A week ago, I had never read any of Stephanie Meyer's famous and popular "Vampire" series books. I had looked down on them, not only for being rubbish, but also for being too young. I stand here with big plate of crow set on my table. With the stress of the past week, I decided to watch the first "Twilight" movie. I was hooked within the first ten minutes. I sheepishly told my friends how much I'd enjoyed watching the movie (I am sorry to say that I'm also a movie snob), and was told that I simply NEEDED to read the books. I've been unable to put them down since. I'm already onto the 3rd in a series of four. I have discovered these books are highly entertaining, quick reading and simply engrossing.

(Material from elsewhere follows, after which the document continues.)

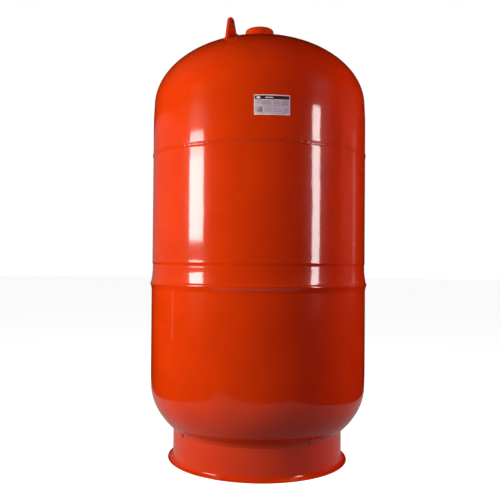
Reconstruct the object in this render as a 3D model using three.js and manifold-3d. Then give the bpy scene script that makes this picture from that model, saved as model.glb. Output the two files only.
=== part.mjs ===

Because of this experience, I'm looking back at many other areas of my life and am wondering if I was too quick to judge in the past. Perhaps I've been too rigid in my views on other subjects? Maybe I've pronounced something else to be rubbish, when it really bears another look? I've discovered than I can do no harm in being more open minded, especially where entertainment is concerned. I can look at some novels, and some movies as well, as pure entertainment, without worrying about my own level of intellectualism at that very moment. It's tough for me. I still have incredibly high standards. Perhaps I can learn to be a little less black and white...and allow a little more color into my experiences. My rigid voice says I will still never eat junk food. But, one never knows? I may just discover that I've had a long dormant desire for Cheeto's....and that's okay.